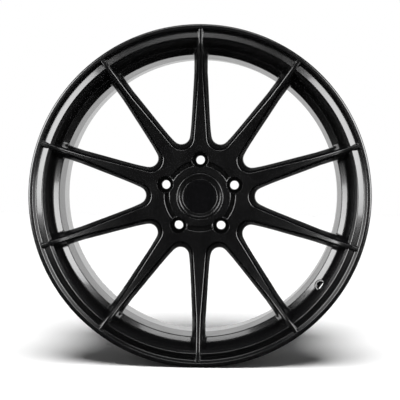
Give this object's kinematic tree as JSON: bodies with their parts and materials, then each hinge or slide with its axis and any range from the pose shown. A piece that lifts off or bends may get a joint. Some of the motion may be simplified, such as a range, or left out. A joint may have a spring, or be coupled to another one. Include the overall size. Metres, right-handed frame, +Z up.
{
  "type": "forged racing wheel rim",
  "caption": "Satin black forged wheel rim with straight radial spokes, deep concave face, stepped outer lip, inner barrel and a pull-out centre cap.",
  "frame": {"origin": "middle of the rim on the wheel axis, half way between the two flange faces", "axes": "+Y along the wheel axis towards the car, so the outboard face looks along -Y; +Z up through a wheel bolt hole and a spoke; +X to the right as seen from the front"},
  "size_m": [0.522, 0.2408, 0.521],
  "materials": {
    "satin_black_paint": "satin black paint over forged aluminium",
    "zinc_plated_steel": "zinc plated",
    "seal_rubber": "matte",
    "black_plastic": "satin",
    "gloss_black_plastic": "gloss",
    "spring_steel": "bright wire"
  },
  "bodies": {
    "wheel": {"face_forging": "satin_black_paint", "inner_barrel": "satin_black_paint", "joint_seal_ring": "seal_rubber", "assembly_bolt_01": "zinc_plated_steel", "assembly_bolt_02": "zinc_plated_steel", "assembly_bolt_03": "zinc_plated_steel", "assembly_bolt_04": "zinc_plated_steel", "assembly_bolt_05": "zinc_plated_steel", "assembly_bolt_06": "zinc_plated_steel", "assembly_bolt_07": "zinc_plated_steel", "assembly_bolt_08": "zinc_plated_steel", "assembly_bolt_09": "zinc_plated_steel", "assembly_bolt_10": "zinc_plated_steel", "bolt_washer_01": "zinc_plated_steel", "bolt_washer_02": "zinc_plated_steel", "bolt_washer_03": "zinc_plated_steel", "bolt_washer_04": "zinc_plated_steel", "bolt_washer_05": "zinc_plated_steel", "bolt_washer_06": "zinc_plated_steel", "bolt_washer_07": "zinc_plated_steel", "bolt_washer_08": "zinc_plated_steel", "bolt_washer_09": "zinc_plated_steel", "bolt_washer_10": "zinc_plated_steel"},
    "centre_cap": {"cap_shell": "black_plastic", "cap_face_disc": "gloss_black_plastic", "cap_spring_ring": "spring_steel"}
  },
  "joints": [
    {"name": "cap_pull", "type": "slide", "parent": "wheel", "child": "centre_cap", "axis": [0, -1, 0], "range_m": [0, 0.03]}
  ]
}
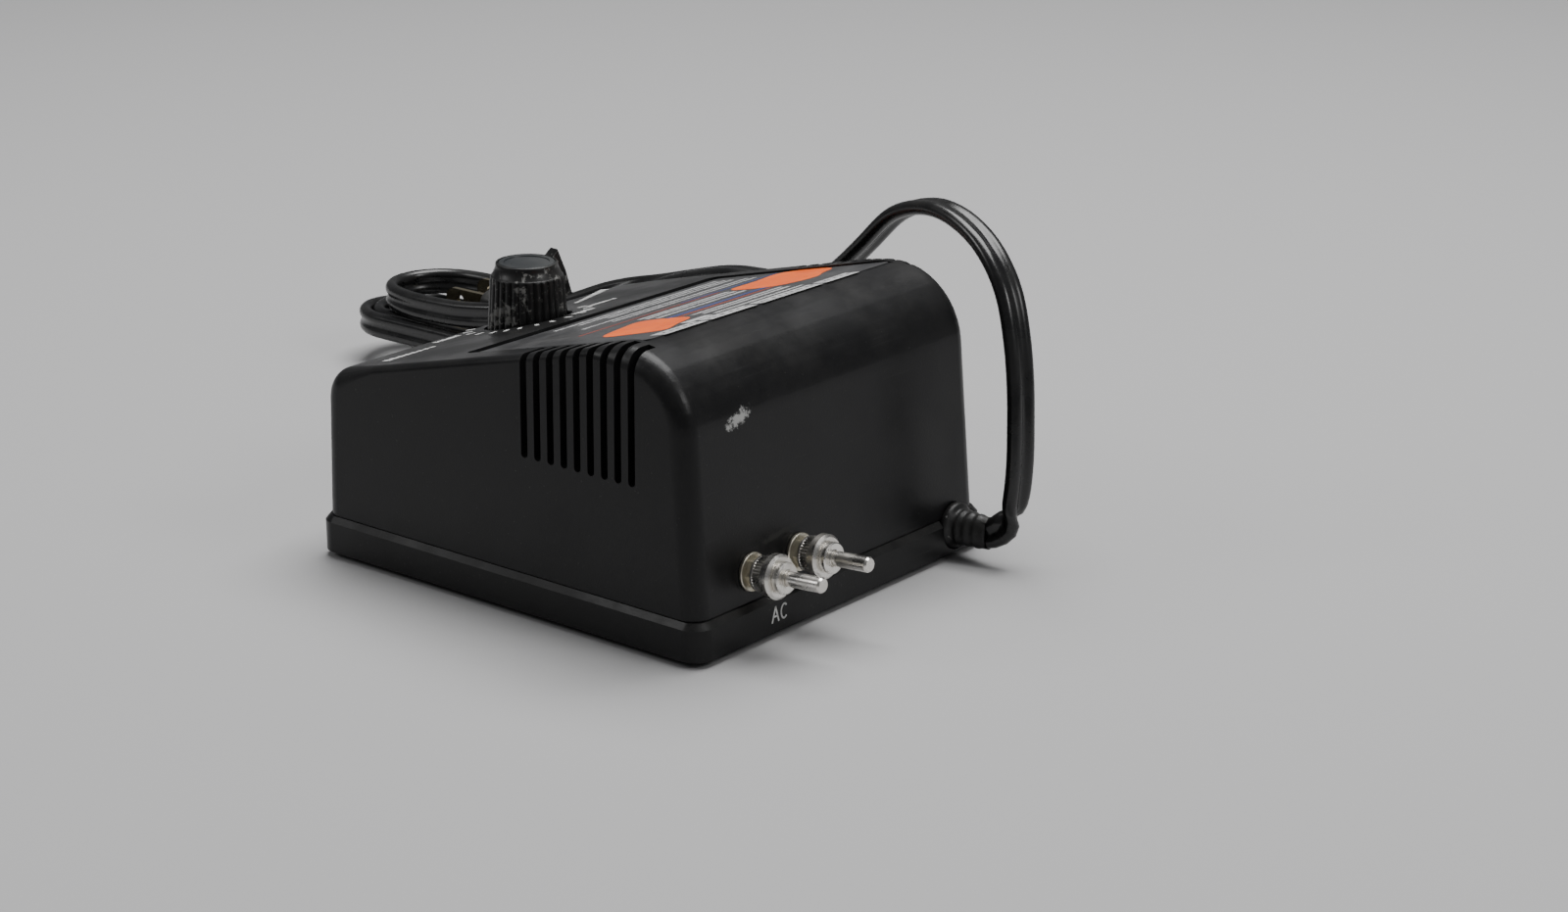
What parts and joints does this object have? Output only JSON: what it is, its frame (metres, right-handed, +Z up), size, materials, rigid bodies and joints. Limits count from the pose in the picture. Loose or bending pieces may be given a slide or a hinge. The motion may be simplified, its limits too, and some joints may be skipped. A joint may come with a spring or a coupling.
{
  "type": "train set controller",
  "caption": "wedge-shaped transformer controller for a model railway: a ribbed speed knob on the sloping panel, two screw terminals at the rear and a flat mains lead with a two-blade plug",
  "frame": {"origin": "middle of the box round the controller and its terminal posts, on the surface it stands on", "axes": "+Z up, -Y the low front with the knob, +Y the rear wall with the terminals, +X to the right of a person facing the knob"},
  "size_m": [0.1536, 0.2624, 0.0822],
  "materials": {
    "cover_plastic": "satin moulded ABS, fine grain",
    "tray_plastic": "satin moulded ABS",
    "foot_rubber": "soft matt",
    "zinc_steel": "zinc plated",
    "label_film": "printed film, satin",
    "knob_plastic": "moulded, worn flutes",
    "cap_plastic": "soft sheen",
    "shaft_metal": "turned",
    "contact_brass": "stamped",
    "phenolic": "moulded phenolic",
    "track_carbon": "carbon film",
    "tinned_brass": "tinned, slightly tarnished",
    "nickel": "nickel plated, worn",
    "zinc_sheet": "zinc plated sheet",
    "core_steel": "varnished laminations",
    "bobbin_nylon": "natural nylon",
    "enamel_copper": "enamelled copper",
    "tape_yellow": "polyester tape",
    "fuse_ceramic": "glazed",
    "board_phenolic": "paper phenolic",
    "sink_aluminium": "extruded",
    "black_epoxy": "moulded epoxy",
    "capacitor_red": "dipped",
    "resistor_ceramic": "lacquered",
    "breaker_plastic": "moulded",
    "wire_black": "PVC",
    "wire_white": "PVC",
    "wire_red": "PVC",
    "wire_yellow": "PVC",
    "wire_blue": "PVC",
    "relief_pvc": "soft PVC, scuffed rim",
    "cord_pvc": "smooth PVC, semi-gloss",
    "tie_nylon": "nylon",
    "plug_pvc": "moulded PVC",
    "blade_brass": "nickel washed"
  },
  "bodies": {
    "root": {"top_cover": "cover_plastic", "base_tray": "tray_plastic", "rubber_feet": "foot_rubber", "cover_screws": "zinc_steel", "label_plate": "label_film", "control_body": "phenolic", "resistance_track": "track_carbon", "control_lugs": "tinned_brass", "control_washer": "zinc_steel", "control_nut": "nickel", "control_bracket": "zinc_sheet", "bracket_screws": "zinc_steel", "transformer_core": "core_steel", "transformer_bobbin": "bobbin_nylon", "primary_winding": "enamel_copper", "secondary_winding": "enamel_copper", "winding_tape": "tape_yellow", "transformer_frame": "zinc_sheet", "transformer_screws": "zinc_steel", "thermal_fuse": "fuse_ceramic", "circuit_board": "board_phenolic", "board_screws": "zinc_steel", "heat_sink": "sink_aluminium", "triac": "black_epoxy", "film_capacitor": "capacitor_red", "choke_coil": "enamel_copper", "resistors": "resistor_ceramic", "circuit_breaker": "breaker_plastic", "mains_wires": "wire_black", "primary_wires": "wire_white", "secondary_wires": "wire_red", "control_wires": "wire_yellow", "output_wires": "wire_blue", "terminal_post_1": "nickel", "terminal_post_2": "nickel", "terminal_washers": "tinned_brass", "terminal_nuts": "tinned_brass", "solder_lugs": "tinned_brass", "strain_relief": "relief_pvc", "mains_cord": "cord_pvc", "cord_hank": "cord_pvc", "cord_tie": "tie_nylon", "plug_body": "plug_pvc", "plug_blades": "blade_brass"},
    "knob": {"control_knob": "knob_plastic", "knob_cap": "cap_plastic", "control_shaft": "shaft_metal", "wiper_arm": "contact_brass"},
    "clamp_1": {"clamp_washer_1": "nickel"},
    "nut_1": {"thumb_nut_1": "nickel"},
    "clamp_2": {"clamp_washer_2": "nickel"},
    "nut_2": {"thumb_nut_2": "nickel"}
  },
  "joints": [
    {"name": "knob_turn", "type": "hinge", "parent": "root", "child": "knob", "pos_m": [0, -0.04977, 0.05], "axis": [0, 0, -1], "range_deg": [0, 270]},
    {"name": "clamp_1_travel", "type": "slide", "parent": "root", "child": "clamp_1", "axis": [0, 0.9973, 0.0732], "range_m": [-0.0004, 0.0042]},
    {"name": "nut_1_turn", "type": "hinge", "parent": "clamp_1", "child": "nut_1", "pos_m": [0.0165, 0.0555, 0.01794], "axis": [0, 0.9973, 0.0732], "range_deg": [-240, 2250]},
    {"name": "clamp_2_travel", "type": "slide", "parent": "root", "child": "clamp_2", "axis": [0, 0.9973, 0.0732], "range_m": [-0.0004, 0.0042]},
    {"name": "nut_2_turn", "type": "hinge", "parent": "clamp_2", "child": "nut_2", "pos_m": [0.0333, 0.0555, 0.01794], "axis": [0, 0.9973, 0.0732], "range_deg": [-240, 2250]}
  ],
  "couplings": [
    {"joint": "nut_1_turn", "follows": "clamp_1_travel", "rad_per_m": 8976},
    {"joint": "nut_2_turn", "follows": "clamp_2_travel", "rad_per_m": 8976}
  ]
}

What the exercise asks - Reproduce the records above exactly.

Expected output -
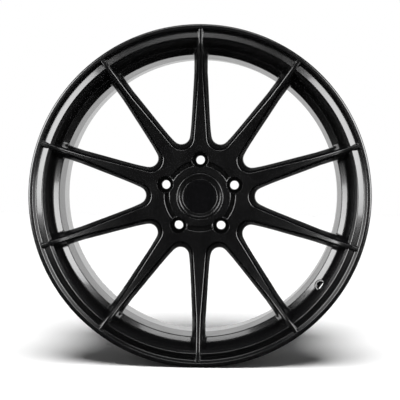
Give this object's kinematic tree as JSON: bodies with their parts and materials, then each hinge or slide with its axis and any range from the pose shown. A piece that lifts off or bends may get a joint. Some of the motion may be simplified, such as a range, or left out. A joint may have a spring, or be coupled to another one. Include the overall size. Metres, right-handed frame, +Z up.
{
  "type": "forged racing wheel rim",
  "caption": "Satin black forged wheel rim with straight radial spokes, deep concave face, stepped outer lip, inner barrel and a pull-out centre cap.",
  "frame": {"origin": "middle of the rim on the wheel axis, half way between the two flange faces", "axes": "+Y along the wheel axis towards the car, so the outboard face looks along -Y; +Z up through a wheel bolt hole and a spoke; +X to the right as seen from the front"},
  "size_m": [0.522, 0.2408, 0.521],
  "materials": {
    "satin_black_paint": "satin black paint over forged aluminium",
    "zinc_plated_steel": "zinc plated",
    "seal_rubber": "matte",
    "black_plastic": "satin",
    "gloss_black_plastic": "gloss",
    "spring_steel": "bright wire"
  },
  "bodies": {
    "wheel": {"face_forging": "satin_black_paint", "inner_barrel": "satin_black_paint", "joint_seal_ring": "seal_rubber", "assembly_bolt_01": "zinc_plated_steel", "assembly_bolt_02": "zinc_plated_steel", "assembly_bolt_03": "zinc_plated_steel", "assembly_bolt_04": "zinc_plated_steel", "assembly_bolt_05": "zinc_plated_steel", "assembly_bolt_06": "zinc_plated_steel", "assembly_bolt_07": "zinc_plated_steel", "assembly_bolt_08": "zinc_plated_steel", "assembly_bolt_09": "zinc_plated_steel", "assembly_bolt_10": "zinc_plated_steel", "bolt_washer_01": "zinc_plated_steel", "bolt_washer_02": "zinc_plated_steel", "bolt_washer_03": "zinc_plated_steel", "bolt_washer_04": "zinc_plated_steel", "bolt_washer_05": "zinc_plated_steel", "bolt_washer_06": "zinc_plated_steel", "bolt_washer_07": "zinc_plated_steel", "bolt_washer_08": "zinc_plated_steel", "bolt_washer_09": "zinc_plated_steel", "bolt_washer_10": "zinc_plated_steel"},
    "centre_cap": {"cap_shell": "black_plastic", "cap_face_disc": "gloss_black_plastic", "cap_spring_ring": "spring_steel"}
  },
  "joints": [
    {"name": "cap_pull", "type": "slide", "parent": "wheel", "child": "centre_cap", "axis": [0, -1, 0], "range_m": [0, 0.03]}
  ]
}
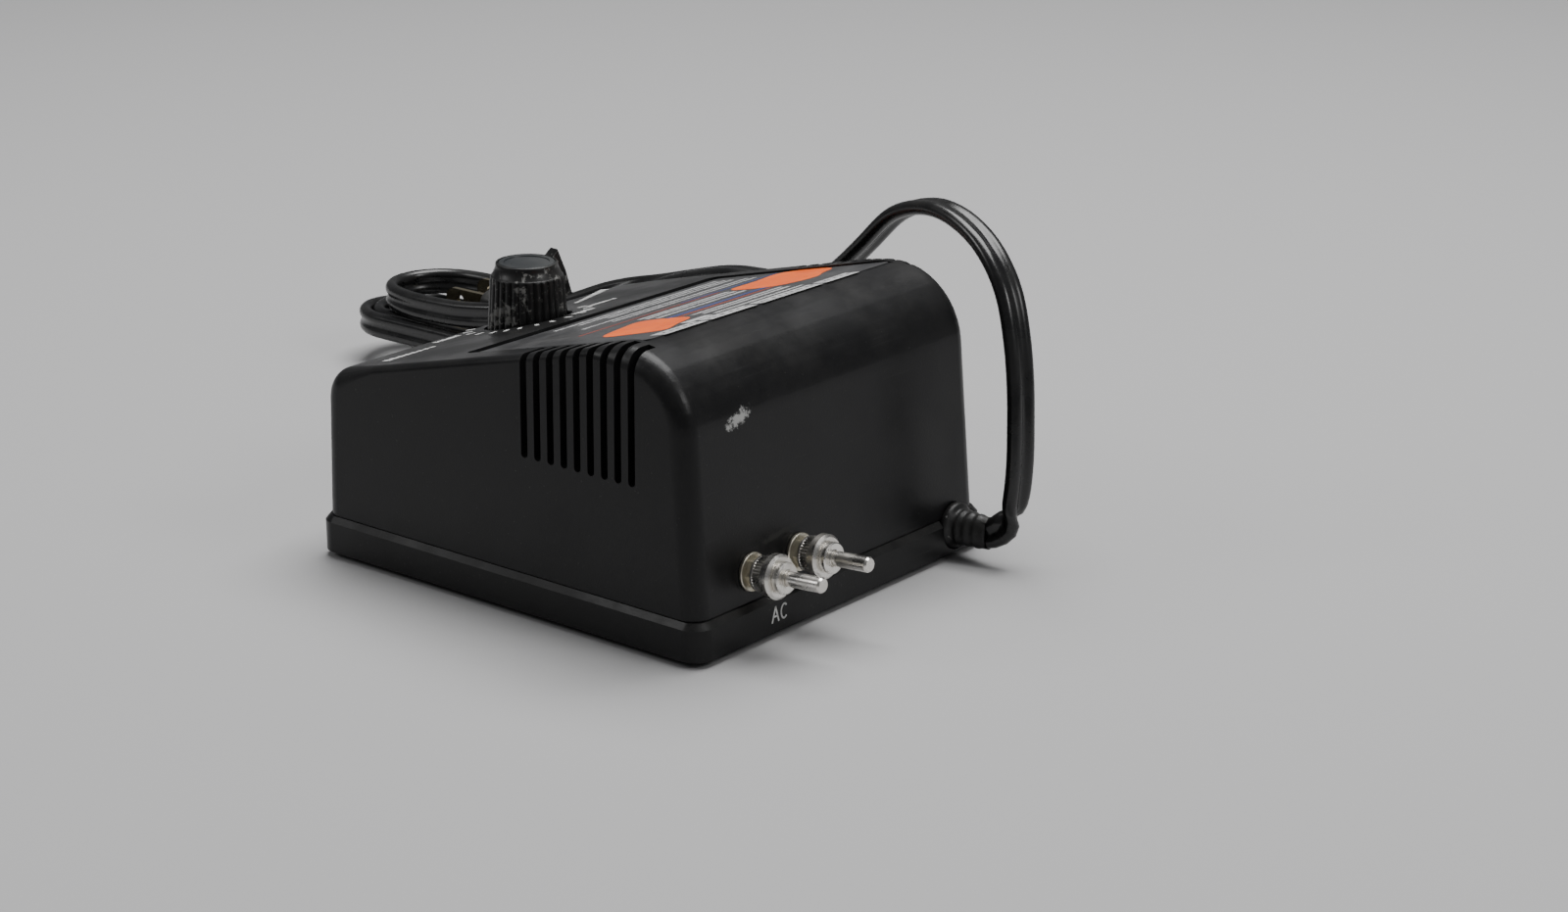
What parts and joints does this object have? Output only JSON: what it is, its frame (metres, right-handed, +Z up), size, materials, rigid bodies and joints. Limits count from the pose in the picture. Loose or bending pieces may be given a slide or a hinge. The motion may be simplified, its limits too, and some joints may be skipped. A joint may come with a spring or a coupling.
{
  "type": "train set controller",
  "caption": "wedge-shaped transformer controller for a model railway: a ribbed speed knob on the sloping panel, two screw terminals at the rear and a flat mains lead with a two-blade plug",
  "frame": {"origin": "middle of the box round the controller and its terminal posts, on the surface it stands on", "axes": "+Z up, -Y the low front with the knob, +Y the rear wall with the terminals, +X to the right of a person facing the knob"},
  "size_m": [0.1536, 0.2624, 0.0822],
  "materials": {
    "cover_plastic": "satin moulded ABS, fine grain",
    "tray_plastic": "satin moulded ABS",
    "foot_rubber": "soft matt",
    "zinc_steel": "zinc plated",
    "label_film": "printed film, satin",
    "knob_plastic": "moulded, worn flutes",
    "cap_plastic": "soft sheen",
    "shaft_metal": "turned",
    "contact_brass": "stamped",
    "phenolic": "moulded phenolic",
    "track_carbon": "carbon film",
    "tinned_brass": "tinned, slightly tarnished",
    "nickel": "nickel plated, worn",
    "zinc_sheet": "zinc plated sheet",
    "core_steel": "varnished laminations",
    "bobbin_nylon": "natural nylon",
    "enamel_copper": "enamelled copper",
    "tape_yellow": "polyester tape",
    "fuse_ceramic": "glazed",
    "board_phenolic": "paper phenolic",
    "sink_aluminium": "extruded",
    "black_epoxy": "moulded epoxy",
    "capacitor_red": "dipped",
    "resistor_ceramic": "lacquered",
    "breaker_plastic": "moulded",
    "wire_black": "PVC",
    "wire_white": "PVC",
    "wire_red": "PVC",
    "wire_yellow": "PVC",
    "wire_blue": "PVC",
    "relief_pvc": "soft PVC, scuffed rim",
    "cord_pvc": "smooth PVC, semi-gloss",
    "tie_nylon": "nylon",
    "plug_pvc": "moulded PVC",
    "blade_brass": "nickel washed"
  },
  "bodies": {
    "root": {"top_cover": "cover_plastic", "base_tray": "tray_plastic", "rubber_feet": "foot_rubber", "cover_screws": "zinc_steel", "label_plate": "label_film", "control_body": "phenolic", "resistance_track": "track_carbon", "control_lugs": "tinned_brass", "control_washer": "zinc_steel", "control_nut": "nickel", "control_bracket": "zinc_sheet", "bracket_screws": "zinc_steel", "transformer_core": "core_steel", "transformer_bobbin": "bobbin_nylon", "primary_winding": "enamel_copper", "secondary_winding": "enamel_copper", "winding_tape": "tape_yellow", "transformer_frame": "zinc_sheet", "transformer_screws": "zinc_steel", "thermal_fuse": "fuse_ceramic", "circuit_board": "board_phenolic", "board_screws": "zinc_steel", "heat_sink": "sink_aluminium", "triac": "black_epoxy", "film_capacitor": "capacitor_red", "choke_coil": "enamel_copper", "resistors": "resistor_ceramic", "circuit_breaker": "breaker_plastic", "mains_wires": "wire_black", "primary_wires": "wire_white", "secondary_wires": "wire_red", "control_wires": "wire_yellow", "output_wires": "wire_blue", "terminal_post_1": "nickel", "terminal_post_2": "nickel", "terminal_washers": "tinned_brass", "terminal_nuts": "tinned_brass", "solder_lugs": "tinned_brass", "strain_relief": "relief_pvc", "mains_cord": "cord_pvc", "cord_hank": "cord_pvc", "cord_tie": "tie_nylon", "plug_body": "plug_pvc", "plug_blades": "blade_brass"},
    "knob": {"control_knob": "knob_plastic", "knob_cap": "cap_plastic", "control_shaft": "shaft_metal", "wiper_arm": "contact_brass"},
    "clamp_1": {"clamp_washer_1": "nickel"},
    "nut_1": {"thumb_nut_1": "nickel"},
    "clamp_2": {"clamp_washer_2": "nickel"},
    "nut_2": {"thumb_nut_2": "nickel"}
  },
  "joints": [
    {"name": "knob_turn", "type": "hinge", "parent": "root", "child": "knob", "pos_m": [0, -0.04977, 0.05], "axis": [0, 0, -1], "range_deg": [0, 270]},
    {"name": "clamp_1_travel", "type": "slide", "parent": "root", "child": "clamp_1", "axis": [0, 0.9973, 0.0732], "range_m": [-0.0004, 0.0042]},
    {"name": "nut_1_turn", "type": "hinge", "parent": "clamp_1", "child": "nut_1", "pos_m": [0.0165, 0.0555, 0.01794], "axis": [0, 0.9973, 0.0732], "range_deg": [-240, 2250]},
    {"name": "clamp_2_travel", "type": "slide", "parent": "root", "child": "clamp_2", "axis": [0, 0.9973, 0.0732], "range_m": [-0.0004, 0.0042]},
    {"name": "nut_2_turn", "type": "hinge", "parent": "clamp_2", "child": "nut_2", "pos_m": [0.0333, 0.0555, 0.01794], "axis": [0, 0.9973, 0.0732], "range_deg": [-240, 2250]}
  ],
  "couplings": [
    {"joint": "nut_1_turn", "follows": "clamp_1_travel", "rad_per_m": 8976},
    {"joint": "nut_2_turn", "follows": "clamp_2_travel", "rad_per_m": 8976}
  ]
}